**Task**
Exactly and only the lines from the one containing "buildCase();" through the one containing "QUARTER = TURN / 4" are to be repeated, both ends included.

**Supplied material**
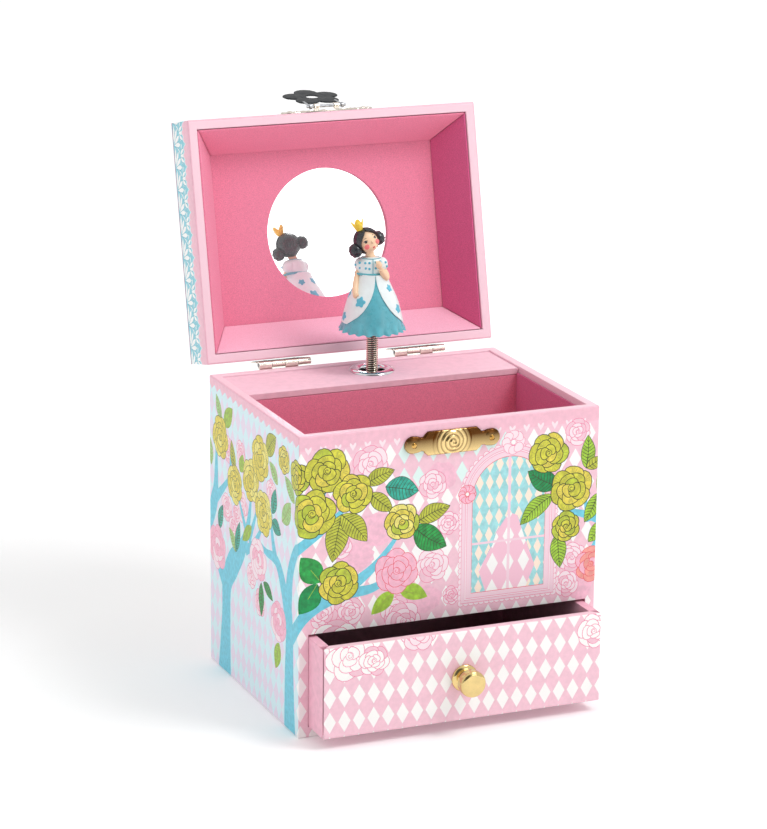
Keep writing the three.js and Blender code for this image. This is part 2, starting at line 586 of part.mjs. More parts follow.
// The upright spindle: a rubber-tyred wheel rolls on the barrel's face and turns the spring neck.
function buildSpindle() {
  const { x, y, r, cupR } = SPINDLE;
  const wheelLow = BARREL.z + WHEEL.offset - WHEEL.thick / 2;
  const wheelHigh = wheelLow + WHEEL.thick;
  const bore = r + PLAY;
  const wheel = turned([
    [bore, wheelLow], [WHEEL.r, wheelLow], [WHEEL.r, wheelHigh], [bore, wheelHigh], [bore, wheelLow],
  ], 28);
  addPart('friction_wheel', wheel.translate(x, y, 0), 'rubber');
  const cupFoot = NECK.foot - SPINDLE.cup;
  const shaft = join(
    upright(x, y, wheelLow - SPINDLE.below, cupFoot + 1, r, 20),
    upright(x, y, cupFoot, NECK.foot - GAP, cupR, 20),
  );
  addPart('spindle_shaft', shaft, 'steel');
}

// The winding key stands behind the case and turns the barrel's arbor.
function buildWindingKey() {
  const { x } = SPINDLE;
  const { z } = BARREL;
  const shankEnd = backY + KEY.shank;
  const arbor = bar([x, BARREL.front + ARBOR.bottom, z], [x, shankEnd - ARBOR.inKey, z],
    ARBOR.r, ARBOR.r, 16);
  addPart('winding_arbor', arbor, 'steel');
  const wingY = shankEnd + 4;
  const wings = [-1, 1].map((side) => cut(
    upright(x + side * KEY.wingAt, wingY, z - KEY.thick / 2, z + KEY.thick / 2, KEY.wingR, 28),
    upright(x + side * KEY.holeAt, wingY, z - KEY.thick, z + KEY.thick, KEY.holeR, 20),
  ));
  const stem = cut(
    bar([x, backY + 0.8, z], [x, shankEnd + 2, z], KEY.stemR, KEY.stemR, 28),
    bar([x, backY, z], [x, shankEnd - ARBOR.inKey + GAP, z], KEY.boreR, KEY.boreR, 16),
  );
  addPart('winding_key', join(stem, ...wings), 'nickel');
}

// ---- spring neck and doll -----------------------------------------------------------------
function buildNeck() {
  addPart('spring_neck', upright(SPINDLE.x, SPINDLE.y, NECK.foot, NECK.top, NECK.r, 24), 'nickel');
}

// The doll's arms hang from puffed sleeves; one hand rests on the skirt and one on the bodice.
function buildDoll() {
  const { hem, hemR, waist, shoulder, head, headR } = DOLL;
  const { bunR, sleeveR, shoulderR, elbowR, wristR, handR } = LIMB;
  const body = turned([
    [0, hem], [hemR, hem], [hemR - 0.5, hem + 3], [hemR - 3.4, hem + 10], [hemR - 7, hem + 18],
    [5.6, waist - 2], [4.9, waist], [5.6, waist + 3], [6.2, shoulder - 3], [4.6, shoulder],
    [2.4, shoulder + 1.4], [2.2, shoulder + 4], [0, shoulder + 4],
  ], 28);
  const crownFoot = head + headR - 1;
  const sleeves = [[-7, 0, shoulder - 3], [7, 0, shoulder - 3]];
  const elbows = [[-9.2, -1.6, waist], [9, -1.2, waist - 1]];
  const hands = [[-9.6, -6.4, waist - 8.6], [2.6, -6.2, waist + 4.6]];
  const parts = [
    ball([0, 0, head], headR, [1, 1, 1.05], 14),
    ball([-6.4, 0.6, head - 1.6], bunR, [1, 1, 1.2], 12),
    ball([6, 0.6, head - 0.2], bunR - 0.1, [1, 1, 1.1], 12),
    bar([-3.6, 0, crownFoot], [-4.4, 0, crownFoot + 4.2], 2.2, 3, 16),
  ];
  sleeves.forEach((sleeve, i) => {
    parts.push(ball(sleeve, sleeveR, [1, 1, 1], 12));
    parts.push(bar(sleeve, elbows[i], shoulderR, elbowR, 12));
    parts.push(ball(elbows[i], elbowR + 0.15, [1, 1, 1], 10));
    parts.push(bar(elbows[i], hands[i], elbowR + OVERLAP, wristR, 12));
    parts.push(ball(hands[i], handR, [1, 1, 1], 12));
  });
  const socket = bar([0, 0, hem - 1], [0, 0, NECK.top + GAP], NECK.r + GAP, NECK.r + GAP, 24);
  addPart('doll', cut(join(body, ...parts), socket).translate(SPINDLE.x, SPINDLE.y, 0), 'doll');
}

buildCase();
buildCompartment();
buildDrawer();
buildLatch();
buildHinges();
buildLid();
buildClasp();
buildMovement();
buildComb();
buildGovernor();
buildWindingKey();
buildSpindle();
buildNeck();
buildDoll();

export default model;
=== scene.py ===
import json
import math
import random

import bmesh
import bpy
import numpy as np
from mathutils import Matrix, Vector
from mathutils.geometry import delaunay_2d_cdt


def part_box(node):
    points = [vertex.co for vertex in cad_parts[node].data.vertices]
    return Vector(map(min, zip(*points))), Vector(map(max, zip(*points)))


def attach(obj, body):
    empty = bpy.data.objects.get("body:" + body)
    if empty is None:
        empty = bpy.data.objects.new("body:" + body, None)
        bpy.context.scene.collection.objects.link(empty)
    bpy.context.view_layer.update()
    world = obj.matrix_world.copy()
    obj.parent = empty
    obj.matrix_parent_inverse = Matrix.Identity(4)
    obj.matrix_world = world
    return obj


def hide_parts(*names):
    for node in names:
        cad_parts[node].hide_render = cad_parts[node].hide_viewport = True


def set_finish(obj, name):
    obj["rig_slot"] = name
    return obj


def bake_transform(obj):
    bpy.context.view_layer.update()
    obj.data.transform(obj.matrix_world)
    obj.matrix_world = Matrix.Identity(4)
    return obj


# A ballerina jewellery box: papered boards printed with rose trees, flocked linings, stamped metal
# fittings and a painted doll. Lengths are millimetres in the part's own frame; MM turns them to metres.
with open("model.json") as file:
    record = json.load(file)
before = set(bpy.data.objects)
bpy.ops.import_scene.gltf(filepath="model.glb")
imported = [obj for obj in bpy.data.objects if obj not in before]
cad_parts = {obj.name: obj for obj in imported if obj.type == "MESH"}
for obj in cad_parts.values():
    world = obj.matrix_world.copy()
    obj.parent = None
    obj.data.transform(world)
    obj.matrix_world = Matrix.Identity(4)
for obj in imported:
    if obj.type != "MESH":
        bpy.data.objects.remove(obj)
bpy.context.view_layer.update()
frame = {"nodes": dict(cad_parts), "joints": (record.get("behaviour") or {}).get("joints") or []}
scene = bpy.context.scene
nodes_by_name = frame["nodes"]
MM = 0.001
TURN = math.tau
QUARTER = TURN / 4


def box(node):
    """A CAD node's lowest and highest corners in millimetres."""
    low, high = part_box(node)
    return low / MM, high / MM


def pivot(name):
    """A joint's point in millimetres."""
    joint = next(j for j in frame["joints"] if j["name"] == name)
    return Vector(joint["pos_m"]) / MM


def shift(x, y, z):
    return Matrix.Translation((x, y, z))


def turn(degrees, axis):
    return Matrix.Rotation(math.radians(degrees), 4, axis)


def about(point, degrees, axis):
    return Matrix.Translation(point) @ turn(degrees, axis) @ Matrix.Translation(-point)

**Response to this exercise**
buildCase();
buildCompartment();
buildDrawer();
buildLatch();
buildHinges();
buildLid();
buildClasp();
buildMovement();
buildComb();
buildGovernor();
buildWindingKey();
buildSpindle();
buildNeck();
buildDoll();

export default model;
=== scene.py ===
import json
import math
import random

import bmesh
import bpy
import numpy as np
from mathutils import Matrix, Vector
from mathutils.geometry import delaunay_2d_cdt


def part_box(node):
    points = [vertex.co for vertex in cad_parts[node].data.vertices]
    return Vector(map(min, zip(*points))), Vector(map(max, zip(*points)))


def attach(obj, body):
    empty = bpy.data.objects.get("body:" + body)
    if empty is None:
        empty = bpy.data.objects.new("body:" + body, None)
        bpy.context.scene.collection.objects.link(empty)
    bpy.context.view_layer.update()
    world = obj.matrix_world.copy()
    obj.parent = empty
    obj.matrix_parent_inverse = Matrix.Identity(4)
    obj.matrix_world = world
    return obj


def hide_parts(*names):
    for node in names:
        cad_parts[node].hide_render = cad_parts[node].hide_viewport = True


def set_finish(obj, name):
    obj["rig_slot"] = name
    return obj


def bake_transform(obj):
    bpy.context.view_layer.update()
    obj.data.transform(obj.matrix_world)
    obj.matrix_world = Matrix.Identity(4)
    return obj


# A ballerina jewellery box: papered boards printed with rose trees, flocked linings, stamped metal
# fittings and a painted doll. Lengths are millimetres in the part's own frame; MM turns them to metres.
with open("model.json") as file:
    record = json.load(file)
before = set(bpy.data.objects)
bpy.ops.import_scene.gltf(filepath="model.glb")
imported = [obj for obj in bpy.data.objects if obj not in before]
cad_parts = {obj.name: obj for obj in imported if obj.type == "MESH"}
for obj in cad_parts.values():
    world = obj.matrix_world.copy()
    obj.parent = None
    obj.data.transform(world)
    obj.matrix_world = Matrix.Identity(4)
for obj in imported:
    if obj.type != "MESH":
        bpy.data.objects.remove(obj)
bpy.context.view_layer.update()
frame = {"nodes": dict(cad_parts), "joints": (record.get("behaviour") or {}).get("joints") or []}
scene = bpy.context.scene
nodes_by_name = frame["nodes"]
MM = 0.001
TURN = math.tau
QUARTER = TURN / 4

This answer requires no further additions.